3. To effectively seal the buttress threadform at high pressure (> 7,000 psi) and/or elevated temperature (280°F) requires large, easily deformed particles such as lead or PTFE.
4. Threadform variables (pitch, lead, taper) can cause sealing and make-up performance to be connection dependent.
5. Frictional/galling tests currently in use do not adequately model LP-C&T connections and are not useful for performance evaluation.
Based on the results and conclusions of PRAC 84-51 and 86-51 the TAC redefined the objectives of the test program. Rather than develop test procedures to be used to recommend specific compound composition, the TAC determined that it would be more useful to develop a set of standardized tests on the laboratory scale, that would define the primary requirements of thread compound performance, mainly:
2. Frictional/make-up characteristics
3. Galling resistance
These tests would be designed to eliminate or minimize threadform influence and would be used to measure relative thread compound performance. Minimum performance standards would be set using average API Modified performance as a baseline. Any compound, regardless of composition, that met these minimum performance standards would be acceptable for use under any applicable API specification or recommended practice. Thread compound manufacturers would be required to provide users with standardized test results on compounds intended for use on LP-C&T connections.

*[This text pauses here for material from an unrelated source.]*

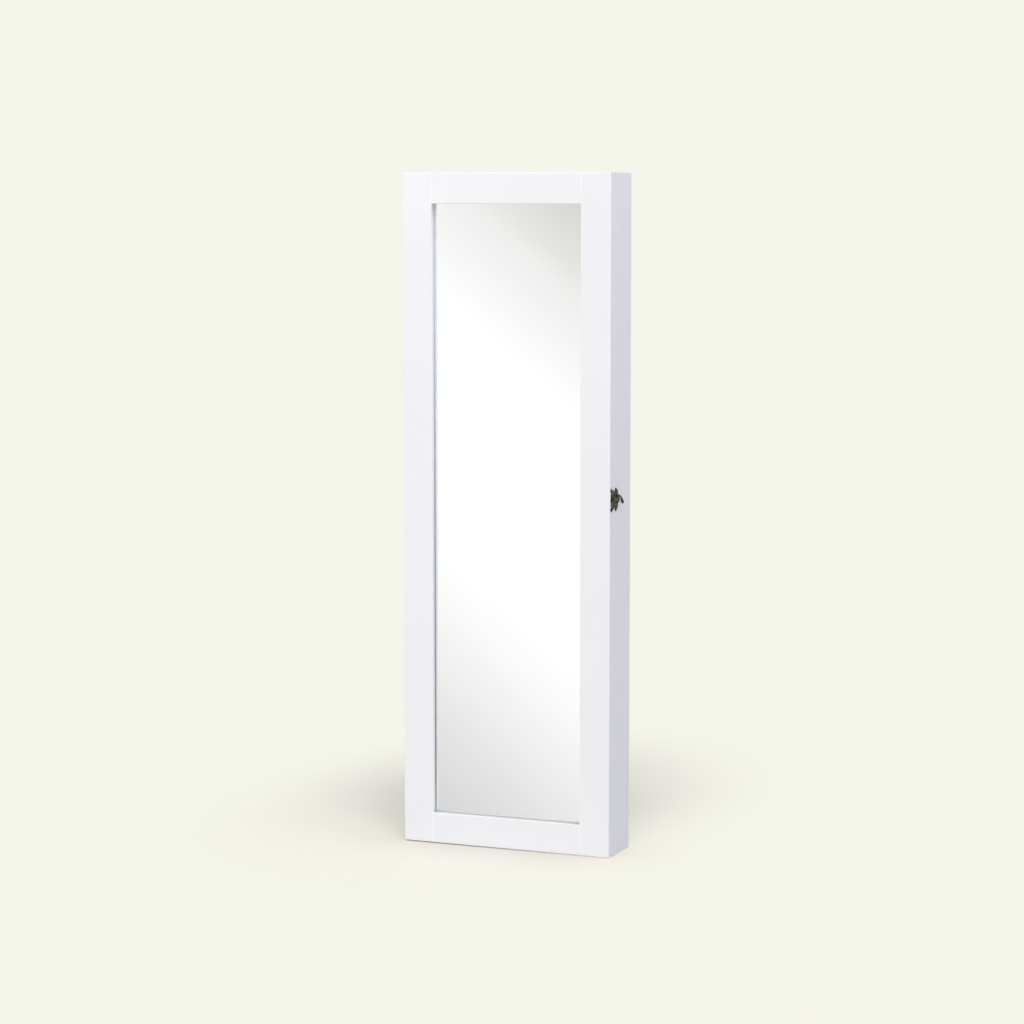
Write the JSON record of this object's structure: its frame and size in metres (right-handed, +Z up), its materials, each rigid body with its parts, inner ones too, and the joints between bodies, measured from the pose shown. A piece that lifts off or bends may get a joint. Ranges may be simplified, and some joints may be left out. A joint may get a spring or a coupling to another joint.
{
  "type": "jewelry mirror cabinet",
  "caption": "Tall, narrow wooden cabinet whose hinged door holds a full-length mirror, with a hook latch and velvet-lined bays for necklaces, rings, earrings and bracelets",
  "frame": {"origin": "middle of the cabinet's footprint, on the floor that the case stands on", "axes": "+X to the right of someone facing the mirror, +Y towards the wall, +Z up"},
  "size_m": [0.3736, 0.095, 1.1],
  "materials": {
    "painted_wood": "white satin paint on fibreboard",
    "bare_wood": "bare softwood",
    "hardboard": "brown hardboard",
    "velvet": "black velvet",
    "mirror": "silvered float glass",
    "antique_bronze": "dark antique bronze",
    "steel": "bright zinc",
    "bumper": "soft clear bumper"
  },
  "bodies": {
    "case": {"left_side_panel": "painted_wood", "right_side_panel": "painted_wood", "bottom_panel": "painted_wood", "top_panel": "painted_wood", "case_dowels": "bare_wood", "back_panel": "hardboard", "upper_hanging_rail": "bare_wood", "lower_hanging_rail": "bare_wood", "lower_shelf": "painted_wood", "upper_shelf": "painted_wood", "ring_shelf": "painted_wood", "necklace_shelf": "painted_wood", "centre_divider": "painted_wood", "necklace_lining": "velvet", "ring_lining": "velvet", "bracelet_lining": "velvet", "upper_bay_lining": "velvet", "lower_bay_lining": "velvet", "door_bumpers": "bumper", "hook_rail": "painted_wood", "necklace_hooks": "antique_bronze", "hook_rail_screws": "steel", "ring_rolls": "velvet", "earring_bar_1": "painted_wood", "earring_bar_2": "painted_wood", "earring_bar_3": "painted_wood", "earring_bar_4": "painted_wood", "bracelet_rod_cups": "antique_bronze", "rod_cup_screws": "antique_bronze", "lower_guard_rail": "antique_bronze", "upper_guard_rail": "antique_bronze", "lower_hinge_case_leaf": "antique_bronze", "middle_hinge_case_leaf": "antique_bronze", "upper_hinge_case_leaf": "antique_bronze", "hinge_pins": "antique_bronze", "hinge_case_screws": "antique_bronze", "latch_case_plate": "antique_bronze", "latch_case_pins": "antique_bronze", "latch_rivet": "antique_bronze"},
    "door": {"left_stile": "painted_wood", "right_stile": "painted_wood", "bottom_rail": "painted_wood", "top_rail": "painted_wood", "frame_dowels": "bare_wood", "mirror_glass": "mirror", "mirror_backing": "hardboard", "door_lining": "velvet", "mirror_bead_left": "painted_wood", "mirror_bead_right": "painted_wood", "mirror_bead_bottom": "painted_wood", "mirror_bead_top": "painted_wood", "bead_brads": "steel", "lower_hinge_door_leaf": "antique_bronze", "middle_hinge_door_leaf": "antique_bronze", "upper_hinge_door_leaf": "antique_bronze", "hinge_door_screws": "antique_bronze", "latch_door_plate": "antique_bronze", "latch_door_pins": "antique_bronze"},
    "latch_hook": {"latch_hook": "antique_bronze"},
    "bracelet_rod": {"bracelet_rod": "painted_wood"}
  },
  "joints": [
    {"name": "door_hinge", "type": "hinge", "parent": "case", "child": "door", "pos_m": [-0.1828, -0.028, 0.55075], "axis": [0, 0, -1], "range_deg": [0, 180]},
    {"name": "latch_hook_pivot", "type": "hinge", "parent": "case", "child": "latch_hook", "pos_m": [0.1834, -0.019, 0.5805], "axis": [-1, 0, 0], "range_deg": [0, 100]},
    {"name": "bracelet_rod_lift", "type": "slide", "parent": "case", "child": "bracelet_rod", "axis": [0, 0, 1], "range_m": [0, 0.02]}
  ]
}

This proposal was approved by the Task Group on Thread Compounds in 1988 and was designated PRAC 88-51 as a continuation of the previous program and was initiated in April, 1988. The TAC designed a sealing test fixture that would eliminate threadform variables. The fixture consists of two flat circular steel plates with a pressure cavity machined in the center of each plate. The upper plate has a spiral groove machined from the central pressure cavity to the outer edge of the plate. There are separate grooved plates that model the "worst case" leak path cross sectional area of 8-round and buttress thread forms (Fig. 3-3). The leak path or groove length of each plate is 200 inches.
The grooved plate is coated with the test compound and pressed against the lower "seal" plate with a hydraulic ram (Fig. 3-9) to achieve bearing pressures equivalent to a fully engaged connection. The fixture is pressured in 500 psi increments until a leak occurs or maximum test pressure (10,000 psi) is attained. The fixture can be heated with thermal electric platens to elevated temperature. Preliminary tests were run using selected compounds from the prior test phases. An additional "Blended Component" compound (BC-8) was formulated with a particle distribution chosen to represent a "nominal" API Modified compound. This formulation was to be used to establish a baseline performance criteria. Initial results with the fixtures were promising and demonstrated a correlation with the prior tests. Subsequent testing showed some anomalies, mainly with the buttress groove plates.
A small-scale test apparatus to determine the frictional or make-up characteristics of thread compounds had been developed and assembled by the APl Committee 7 Work Group on Thread Compounds for Rotary Shouldered Connections (described in Section 4.0). This tester, based on the design and test procedure developed by Drilco, is operated by a SCR controlled D.C. motor and utilizes a torque transducer and a rotary encoder to obtain torque vs. turn data using a small threaded test specimen, a precision machined 1" shouldered bolt. The TAC initiated the design and development of a test specimen that would model the thread interference of an LP-C&T connection. Initial tests with a modified, tapered NPT thread hydraulic fitting showed some promise but did not generate torque curves as consistent as anticipated.
The evaluation of various galling tests that would model the high bearing stress, slow rotational speed, sliding surface contact of a tapered threaded connection during make-up and break-out, was initiated. These included modifications of three ASTM galling/wear tests and a test procedure developed for a joint industry project by Texas Tech University. Proposals for test specimen design and test procedure were developed but no actual galling performance tests were performed during this phase.
The interim report on PRAC 88-51 was presented at the Annual Standardization Conference in June, 1989 and included the following recommendations for the completion of the program:
1. Sealability Test
• Establish the number of test runs required to determine, with reasonable confidence, the sealability rating of a test compound.
• Evaluate several mixtures of the current API Modified with the particle size distribution varied within the specified limits. This would determine the range of sealing performance and be used to set minimum performance standards.
2. Friction Performance Test
• Develop a test specimen that would:
- Model LP-C&T thread interference with a standard API thread.
- Allow constant thread length engagement during make-up.
- Allow typical bearing stresses without yielding.
• Develop a reference compound with consistent frictional properties that can be easily formulated. This compound would be used to normalize test data and to compensate for any minor physical changes in the test specimen.
• Evaluate representative API Modified samples to demonstrate repeatability of the test procedure and to establish a baseline performance.
3. Galling Performance Test
• Perform galling tests, with representative API Modified compounds, based on proposed modifications to existing ASTM standard test procedures.
• Determine bearing stresses required to produce galling.
Evaluate the suitability of these tests for LP-C&T thread compounds.
PRAC 89-51 initiated in July, 1989 and a status report was submitted to the API in July, 1990. In order to conserve funding, it was decided at that time to delay a formal report until the completion of the test program. The continuation, PRAC 91-51, was initiated in January, 1991 with status reports submitted in June, 1991 and June, 1992. This report presents the results, conclusions and recommendations of API PRAC Project 88-51, 89-51 and 91-51.